Yildiz S. Y. , Radchenkova N., ARĞA K. Y. , Kambourova M., TOKSOY ÖNER E.

APPLIED MICROBIOLOGY AND BIOTECHNOLOGY, vol.99, no.5, pp.2277-2289, 2015 (Peer-Reviewed Journal) identifier identifier identifier

  • Publication Type: Article / Article
  • Volume: 99 Issue: 5
  • Publication Date: 2015
  • Doi Number: 10.1007/s00253-015-6388-5
  • Journal Indexes: Science Citation Index Expanded, Scopus
  • Page Numbers: pp.2277-2289
  • Keywords: Brevibacillus thermoruber, Thermophiles, Genome, Next-generation sequencing, Exopolysaccharide, SP-NOV, GLYCINE BETAINE, SEQUENCE, PROTEIN, EXPRESSION, SUBTILIS, REV


Brevibacillus thermoruber 423 is a Gram-positive, motile, red-pigmented, spore-forming, aerobic, and thermophilic bacterium that is known to produce high levels of exopolysaccharide (EPS) with many potential uses in food, feed, cosmetics, and pharmaceutical and chemical industries.
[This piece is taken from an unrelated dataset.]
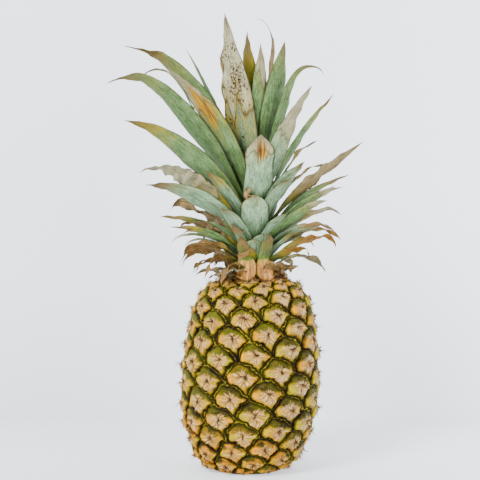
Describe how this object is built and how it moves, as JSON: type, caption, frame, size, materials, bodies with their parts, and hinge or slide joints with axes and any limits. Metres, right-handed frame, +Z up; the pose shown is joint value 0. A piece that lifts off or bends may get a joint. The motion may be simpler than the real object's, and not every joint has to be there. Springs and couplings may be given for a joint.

This bacterium not only is among the limited number of reported thermophilic EPS producers but also exceeds other thermophilic producers in light of the high level of polymer synthesis. By a systems-based approach, whole-genome analysis of this bacterium was performed to gain more insight about the biological mechanisms and whole-genome organization of thermophilic EPS producers and hence to develop rational strategies for the genetic and metabolic optimization of EPS production. Also with this study, the first genome analysis was performed on a thermophilic Brevibacillus species. Essential genes associated with EPS biosynthesis were detected by genome annotation, and together with experimental evidences, a hypothetical mechanism for EPS biosynthesis was generated. B. thermoruber 423 was found to have many potential applications in biotechnology and industry because of its capacity to utilize xylose and to produce EPS, isoprenoids, ethanol/butanol, lipases, proteases, cellulase, and glucoamylase enzymes as well as its resistance to arsenic.